Эротомания, словно липкий туман, расползалась в просыпающейся ночной жизни города. Все казалось только маской, натянутой на бесстыже растопырившийся секс — в с е: от магазинной вывески до портфеля под мышкой и мундира — у них, у мужчин. «Оне», то бишь дамы, ходили без масок, триумфально неся эту свою единственную бесстыдную ценность, акцентируя неприличие навязчивой мысли мехами, шляпами, чулками, туфельками, «мережками», «вставками», «складками», вообще этими женскими «финтифлюшками», всем этим тряпочным царством, «chiffonnerie»[9]— стоп: скука журнала мод и на другом конце это. И Зося была одной из них... А все-таки? Случайность, «contingence»[10]всего этого было ужасна. «Еще мгновение, и я напишу стих», — подумал Атаназий с отвращением. «Ах, нет же, мне никак нельзя.
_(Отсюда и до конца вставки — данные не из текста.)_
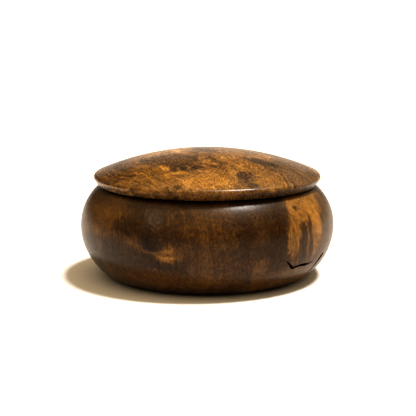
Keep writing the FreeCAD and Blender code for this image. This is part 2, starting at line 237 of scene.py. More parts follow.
def soap_profile():
    """From the middle of the base out, up the side, and in over the worn dish."""
    edge = (SOAP_RADIUS - SOAP_EDGE_ARC, SOAP_TOP - SOAP_EDGE_ARC)
    dish_arc = (edge[0] ** 2 + SOAP_DISH**2) / (2 * SOAP_DISH)
    dish = (0, SOAP_TOP - SOAP_DISH + dish_arc)
    middle, foot, shoulder = (0, FLOOR_HEIGHT), (SOAP_RADIUS, FLOOR_HEIGHT), (SOAP_RADIUS, SOAP_TOP)
    return chain(
        straight(middle, (SOAP_RADIUS - CORNER_MARGIN, FLOOR_HEIGHT), FLAT_STEP),
        eased(middle, foot, shoulder, SOAP_FOOT_EASING),
        straight((SOAP_RADIUS, FLOOR_HEIGHT + CORNER_MARGIN), (SOAP_RADIUS, edge[1])),
        arc(edge, SOAP_EDGE_ARC, 0, 90),
        arc(dish, dish_arc, direction(dish, (edge[0], SOAP_TOP)), -90, DISH_STEP),
    )


# ---------------------------------------------------------------- meshes


def new_object(name, data):
    """Makes an object and puts it in the scene."""
    item = bpy.data.objects.new(name, data)
    bpy.context.scene.collection.objects.link(item)
    return item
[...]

Я никогда не стану человеком искусства, хотя именно сейчас это так легко сделать. Впрочем, я могу писать стихи, но лишь в полной уверенности, что это пустяки. Прошли времена метафизического абсолюта искусства. Раньше искусство было если не святым, то во всяком случае чем-то „отдающим святостью“ — злой дух вселялся в деятельных людей. Сегодня не осталось в кого: остатки жизненного индивидуализма — это чистая комедия, существует только организованная масса и ее слуги. По бедности злой дух перенесся в сферу искусства и воплощается сегодня в дегенеративных художников-извращенцев. Но эти никому уже не навредят и не помогут: они существуют для забавы гибнущих отбросов буржуазной культуры».
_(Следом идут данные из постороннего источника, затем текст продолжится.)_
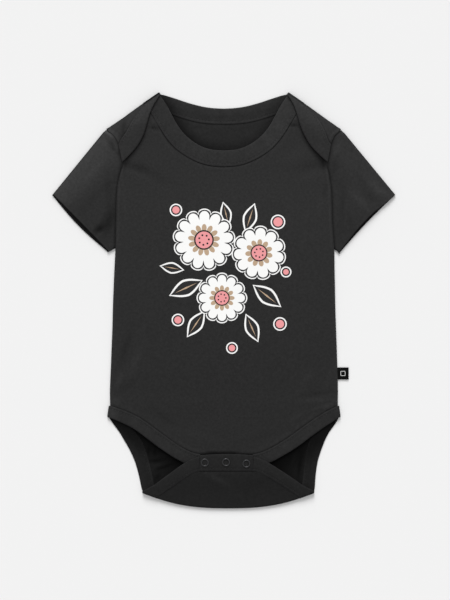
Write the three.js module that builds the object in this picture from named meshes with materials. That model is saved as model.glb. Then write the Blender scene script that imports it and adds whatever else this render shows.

Эти не слишком ясные, вымученные мысли Атаназия прервались, как только он вошел в ворота. Начиналось второе действие: надо было подождать секундантов «этого идиота».
Информация
Атаназий происходил из среднезажиточной шляхетской семьи. Его отец покровительствовал изящным искусствам в родном уезде, но сыну «carrément»[11]запретил быть художником и строго наказывал его за самый даже пустячный рисуночек или стишок. Мать очень переживала это, но после смерти старого Базакбала (финансовые трудности и алкоголь) воспитала маленького Тазя (из страха перед духом мужа, который раза два после его смерти она вроде видела) в направлении, заданном стариком. «Метафизический пупок» постоянно тлел в Атаназий, но до «творчества» дело никогда не доходило. И так постепенно он стал, сам не понимая, как это получилось, этим самым стажером-юристом, со страхом думающим о будущей адвокатуре. Жизнь текла сразу по двум стокам, причем тот второй, как говорили некоторые, был не столько речным, сколько канализационным. Впрочем, мнение это шло от таких мамонтов стародавнего благочестия, что на самом деле принимать его в расчет нельзя. Несостоявшийся художник, заточенный на дне, как узник в трюме корабля, впрочем, иногда подавал признаки жизни. Обычный день Атаназия не был днем рядового человека, но все это было постоянно не то и не то. Его мать умерла от рака. За время ее долгой болезни он успел свыкнуться с мыслью о потере. Он даже был рад, что закончились ее мучения, и не страдал так, как это ранее себе представлял. А все-таки что-то изменилось, и, категорически неспособный к большой любви, Атаназий впервые влюбился. Не привыкший к чувствам такого накала, он метался меж противоречий, как рыба на песке в жаркий день. На этом фоне выросла подлая идейка программной измены. Вот и все. Но приближались другие времена, и даже самые обычные создания прогибались, выкручивались и деформировались в зависимости от переменчивой структуры социальной среды.